The total capital across all participants was $320,000. Models had to generate trading ideas, size positions, time entries/exits, and manage risk without human intervention, using only market data inputs.
This lasted 2 weeks and focused on volatile tech stocks, including Tesla (TSLA), Nvidia (NVDA), Microsoft (MSFT), Palantir (PLTR), Amazon (AMZN), and others.
Grok 4.20 executed 105 trades and dominated the leaderboard, with its top instance (Situational Awareness strategy) achieving a +47% return (growing $10,000 to $14,698), with an aggregate return across its instances cited as approximately 12.11% (possibly an averaged or weighted figure).
2 thoughts on “XAI Grok 4.2 May Have Cracked the Code on Trading”
Already, most trading is done by autonomous trading algorithms, trading in microseconds against each other, so much so that being physically close to the stock exchange is worth millions in electron proximity. Sometimes these programs exaggerate moves of a stock or even sector, especially volatile sectors like tech, but also small caps.
In one famous instance, that also pointed to other less spectacular moves of the S&P index, a “Flash Crash” from the algorithms, resulted in several arrests: https://en.wikipedia.org/wiki/2010_flash_crash
“New regulations put in place following the 2010 flash crash[10] proved to be inadequate to protect investors in the August 24, 2015, flash crash — “when the price of many ETFs appeared to come unhinged from their underlying value”[10] — and ETFs were subsequently put under greater scrutiny by regulators and investors.[10]
On April 21, 2015, nearly five years after the incident, the U.S. Department of Justice laid 22 criminal counts, including fraud and market manipulation, against Navinder Singh Sarao, a British financial trader.

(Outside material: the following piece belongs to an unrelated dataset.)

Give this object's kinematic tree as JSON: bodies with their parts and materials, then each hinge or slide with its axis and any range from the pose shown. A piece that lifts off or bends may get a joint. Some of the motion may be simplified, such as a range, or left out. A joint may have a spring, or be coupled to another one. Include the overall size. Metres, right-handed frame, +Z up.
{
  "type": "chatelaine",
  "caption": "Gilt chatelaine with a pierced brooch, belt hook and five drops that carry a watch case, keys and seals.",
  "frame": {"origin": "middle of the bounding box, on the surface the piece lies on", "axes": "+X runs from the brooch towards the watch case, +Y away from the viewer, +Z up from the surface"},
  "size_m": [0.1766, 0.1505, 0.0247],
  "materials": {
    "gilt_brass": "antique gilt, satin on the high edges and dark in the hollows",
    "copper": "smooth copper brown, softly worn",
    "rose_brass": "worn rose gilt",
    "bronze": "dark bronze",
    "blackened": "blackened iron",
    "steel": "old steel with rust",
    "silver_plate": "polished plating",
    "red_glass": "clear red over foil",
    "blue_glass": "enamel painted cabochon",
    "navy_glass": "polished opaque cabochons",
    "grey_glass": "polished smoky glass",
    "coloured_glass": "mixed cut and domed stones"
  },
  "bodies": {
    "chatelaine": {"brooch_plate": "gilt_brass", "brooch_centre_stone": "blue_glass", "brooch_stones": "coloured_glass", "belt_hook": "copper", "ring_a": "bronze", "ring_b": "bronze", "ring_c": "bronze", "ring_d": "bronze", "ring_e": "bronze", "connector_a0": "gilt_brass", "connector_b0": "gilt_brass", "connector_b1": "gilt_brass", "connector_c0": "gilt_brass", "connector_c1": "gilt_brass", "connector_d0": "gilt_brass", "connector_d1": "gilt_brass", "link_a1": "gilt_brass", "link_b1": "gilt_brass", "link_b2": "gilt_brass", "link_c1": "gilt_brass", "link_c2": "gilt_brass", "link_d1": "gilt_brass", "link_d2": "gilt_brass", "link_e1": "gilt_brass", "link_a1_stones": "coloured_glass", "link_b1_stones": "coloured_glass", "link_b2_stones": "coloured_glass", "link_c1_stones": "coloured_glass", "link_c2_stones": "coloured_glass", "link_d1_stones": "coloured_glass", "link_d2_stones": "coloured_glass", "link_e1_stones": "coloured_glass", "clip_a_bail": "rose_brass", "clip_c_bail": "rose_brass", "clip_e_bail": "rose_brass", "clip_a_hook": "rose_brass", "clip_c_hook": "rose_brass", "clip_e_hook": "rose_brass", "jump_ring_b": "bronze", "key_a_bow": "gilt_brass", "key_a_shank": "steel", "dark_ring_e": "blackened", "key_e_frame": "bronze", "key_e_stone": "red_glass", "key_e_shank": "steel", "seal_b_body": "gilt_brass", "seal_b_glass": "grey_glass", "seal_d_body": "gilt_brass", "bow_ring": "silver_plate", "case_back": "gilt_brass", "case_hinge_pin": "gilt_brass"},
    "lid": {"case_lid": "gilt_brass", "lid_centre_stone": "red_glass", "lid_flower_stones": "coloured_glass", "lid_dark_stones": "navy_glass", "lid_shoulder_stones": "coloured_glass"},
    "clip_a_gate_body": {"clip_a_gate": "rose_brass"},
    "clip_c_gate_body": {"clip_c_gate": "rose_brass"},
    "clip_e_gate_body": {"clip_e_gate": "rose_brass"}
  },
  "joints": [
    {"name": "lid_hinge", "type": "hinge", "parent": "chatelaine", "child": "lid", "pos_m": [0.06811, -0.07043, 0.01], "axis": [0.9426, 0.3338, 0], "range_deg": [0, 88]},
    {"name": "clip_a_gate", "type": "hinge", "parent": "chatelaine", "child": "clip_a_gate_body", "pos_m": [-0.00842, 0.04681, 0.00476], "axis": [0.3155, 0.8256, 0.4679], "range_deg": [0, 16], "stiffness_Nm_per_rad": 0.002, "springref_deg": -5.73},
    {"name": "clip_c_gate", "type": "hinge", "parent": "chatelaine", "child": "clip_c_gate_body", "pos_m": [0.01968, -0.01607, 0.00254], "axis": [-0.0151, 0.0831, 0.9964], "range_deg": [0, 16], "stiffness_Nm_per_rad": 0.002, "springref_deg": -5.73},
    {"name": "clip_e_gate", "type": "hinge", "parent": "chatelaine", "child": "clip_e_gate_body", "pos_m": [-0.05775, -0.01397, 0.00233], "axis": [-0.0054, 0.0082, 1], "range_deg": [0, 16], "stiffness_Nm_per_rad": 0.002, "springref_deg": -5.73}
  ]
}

Among the charges included was the use of spoofing algorithms; just prior to the flash crash, he placed orders for thousands of E-mini S&P 500 stock index futures contracts which he planned on canceling later.[11] These orders amounting to about “$200 million worth of bets that the market would fall” were “replaced or modified 19,000 times” before they were canceled.[11] Spoofing, layering, and front running are now banned.[4]
The Commodity Futures Trading Commission (CFTC) investigation concluded that Sarao “was at least significantly responsible for the order imbalances” in the derivatives market which affected stock markets and exacerbated the flash crash.[11] Sarao began his alleged market manipulation in 2009 with commercially available trading software whose code he modified “so he could rapidly place and cancel orders automatically”.[11]”

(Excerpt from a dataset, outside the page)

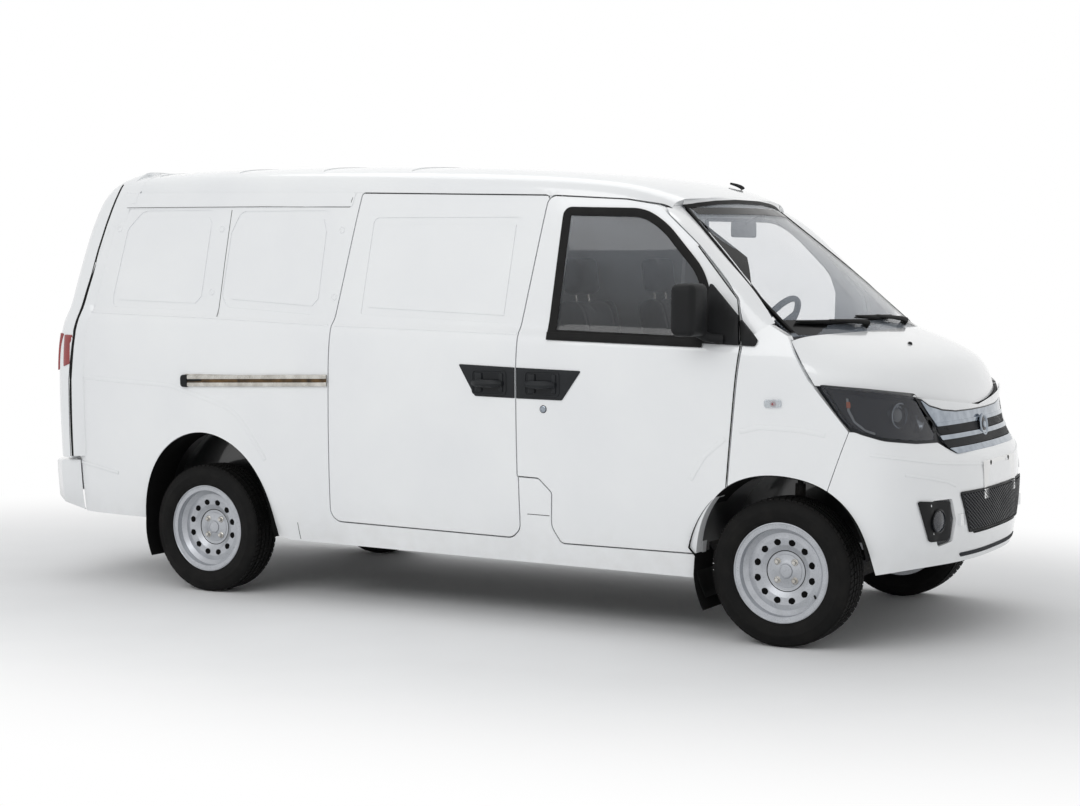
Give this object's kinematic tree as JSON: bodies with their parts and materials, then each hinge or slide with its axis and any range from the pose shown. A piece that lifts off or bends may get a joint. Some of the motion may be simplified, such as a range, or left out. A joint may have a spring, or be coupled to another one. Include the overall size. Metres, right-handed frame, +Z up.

So, there are/were guardrails in place, but will they work against AI? Maybe more importantly, will a neutered SEC, CFTB, DOJ, and other agencies both in the U.S. and abroad be allowed to curb such activity? Trump’s administration has said no one should hinder the development of AI, and has been the most pro-crypto currency – a form of virtual speculation on something with no underlying value – administration in the world.

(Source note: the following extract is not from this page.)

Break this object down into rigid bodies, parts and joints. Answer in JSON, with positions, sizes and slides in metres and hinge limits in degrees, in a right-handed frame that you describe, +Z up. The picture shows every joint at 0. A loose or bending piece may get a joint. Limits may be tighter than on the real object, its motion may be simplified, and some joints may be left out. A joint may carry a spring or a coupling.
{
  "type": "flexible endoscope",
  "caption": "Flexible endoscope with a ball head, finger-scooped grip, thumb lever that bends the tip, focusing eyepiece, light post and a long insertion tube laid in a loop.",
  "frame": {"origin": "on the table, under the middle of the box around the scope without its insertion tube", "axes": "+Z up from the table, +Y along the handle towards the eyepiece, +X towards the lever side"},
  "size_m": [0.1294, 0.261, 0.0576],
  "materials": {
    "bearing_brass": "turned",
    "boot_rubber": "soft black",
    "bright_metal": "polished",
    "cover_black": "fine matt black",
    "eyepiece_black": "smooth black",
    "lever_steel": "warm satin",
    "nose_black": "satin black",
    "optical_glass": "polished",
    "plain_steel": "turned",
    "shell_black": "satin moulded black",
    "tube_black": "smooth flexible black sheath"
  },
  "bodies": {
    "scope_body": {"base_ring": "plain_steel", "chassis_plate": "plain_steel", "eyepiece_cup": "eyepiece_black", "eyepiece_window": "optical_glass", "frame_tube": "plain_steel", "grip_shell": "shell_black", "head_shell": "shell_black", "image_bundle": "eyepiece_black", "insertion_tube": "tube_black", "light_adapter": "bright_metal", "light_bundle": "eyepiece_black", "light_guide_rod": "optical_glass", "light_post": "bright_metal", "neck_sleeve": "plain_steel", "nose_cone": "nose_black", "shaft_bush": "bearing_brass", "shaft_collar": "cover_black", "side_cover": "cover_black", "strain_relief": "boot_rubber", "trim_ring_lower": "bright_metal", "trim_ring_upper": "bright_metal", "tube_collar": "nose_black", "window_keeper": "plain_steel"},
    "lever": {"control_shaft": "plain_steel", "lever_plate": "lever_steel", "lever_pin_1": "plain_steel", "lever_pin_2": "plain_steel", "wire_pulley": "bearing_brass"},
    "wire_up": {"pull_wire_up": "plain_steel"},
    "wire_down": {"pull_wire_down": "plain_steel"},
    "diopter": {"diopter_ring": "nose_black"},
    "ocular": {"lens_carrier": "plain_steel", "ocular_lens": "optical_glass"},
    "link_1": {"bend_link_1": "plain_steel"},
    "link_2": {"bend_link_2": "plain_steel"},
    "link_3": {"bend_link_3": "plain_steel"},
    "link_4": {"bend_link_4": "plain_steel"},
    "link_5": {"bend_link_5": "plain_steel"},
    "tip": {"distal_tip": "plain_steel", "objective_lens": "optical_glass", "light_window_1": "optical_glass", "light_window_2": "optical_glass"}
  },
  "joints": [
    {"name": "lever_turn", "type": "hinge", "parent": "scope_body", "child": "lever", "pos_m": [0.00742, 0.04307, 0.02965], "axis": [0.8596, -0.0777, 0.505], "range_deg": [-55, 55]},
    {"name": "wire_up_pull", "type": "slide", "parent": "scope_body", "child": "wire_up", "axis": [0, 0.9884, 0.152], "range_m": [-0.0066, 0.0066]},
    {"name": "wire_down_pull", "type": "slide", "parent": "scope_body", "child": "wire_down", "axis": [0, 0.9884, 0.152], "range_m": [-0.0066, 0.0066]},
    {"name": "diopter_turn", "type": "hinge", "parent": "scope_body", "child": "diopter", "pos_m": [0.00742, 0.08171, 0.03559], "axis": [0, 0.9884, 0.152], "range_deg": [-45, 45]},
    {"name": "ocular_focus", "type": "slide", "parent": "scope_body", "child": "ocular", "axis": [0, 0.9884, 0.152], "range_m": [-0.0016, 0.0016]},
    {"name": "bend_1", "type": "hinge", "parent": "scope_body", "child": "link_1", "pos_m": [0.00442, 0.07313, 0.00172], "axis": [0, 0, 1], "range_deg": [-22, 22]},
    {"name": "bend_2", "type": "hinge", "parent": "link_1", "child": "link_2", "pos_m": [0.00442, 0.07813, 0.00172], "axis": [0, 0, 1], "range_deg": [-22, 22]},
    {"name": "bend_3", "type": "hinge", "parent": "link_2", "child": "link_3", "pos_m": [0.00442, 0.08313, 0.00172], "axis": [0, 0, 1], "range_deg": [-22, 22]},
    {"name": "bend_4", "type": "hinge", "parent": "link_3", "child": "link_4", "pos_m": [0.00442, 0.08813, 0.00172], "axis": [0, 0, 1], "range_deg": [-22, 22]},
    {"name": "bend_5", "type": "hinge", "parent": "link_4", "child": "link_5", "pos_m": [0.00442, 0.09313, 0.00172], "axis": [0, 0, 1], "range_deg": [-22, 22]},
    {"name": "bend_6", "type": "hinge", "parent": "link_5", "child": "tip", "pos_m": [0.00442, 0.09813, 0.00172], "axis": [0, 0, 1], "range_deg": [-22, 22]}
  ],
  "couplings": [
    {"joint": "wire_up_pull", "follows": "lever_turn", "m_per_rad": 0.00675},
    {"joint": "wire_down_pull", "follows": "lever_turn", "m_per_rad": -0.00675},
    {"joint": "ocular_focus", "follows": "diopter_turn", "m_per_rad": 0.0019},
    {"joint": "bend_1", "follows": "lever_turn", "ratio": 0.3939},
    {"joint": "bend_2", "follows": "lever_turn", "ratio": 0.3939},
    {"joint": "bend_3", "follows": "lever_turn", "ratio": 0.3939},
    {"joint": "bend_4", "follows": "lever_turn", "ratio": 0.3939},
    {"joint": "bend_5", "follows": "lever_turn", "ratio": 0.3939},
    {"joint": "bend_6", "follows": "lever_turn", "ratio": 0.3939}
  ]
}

Eventually, there should be enough AI competing against each other that they should cancel each other out; some will short the market/stocks too. using leverage that might bankrupt the company, sector and even potentially the entire banking sector – see: Long Term Capital Management in 1997: https://en.wikipedia.org/wiki/Long-Term_Capital_Management. This wasn’t AI but its sophisticated trading derivatives might have been similar to what AI could do in minutes instead of months.
Faced with AI that’s too fast and unpredictable to keep up with, and tax and trading costs that whittle advantages down to nothing (what was the tax liability of these AI systems in the test?), the smartest thing for ordinary investors to do might be the oldest: Buy and Hold and index of top stocks.
This was inevitable, it’s why I think their is zero chance the stock market exists in a few years, unless they globally institute massive changes, which will impact day traders the most. I think they will have to put limits in place on how fast you can buy or sell a stock, and a mandatory time of holding a stock (IE:24hrs).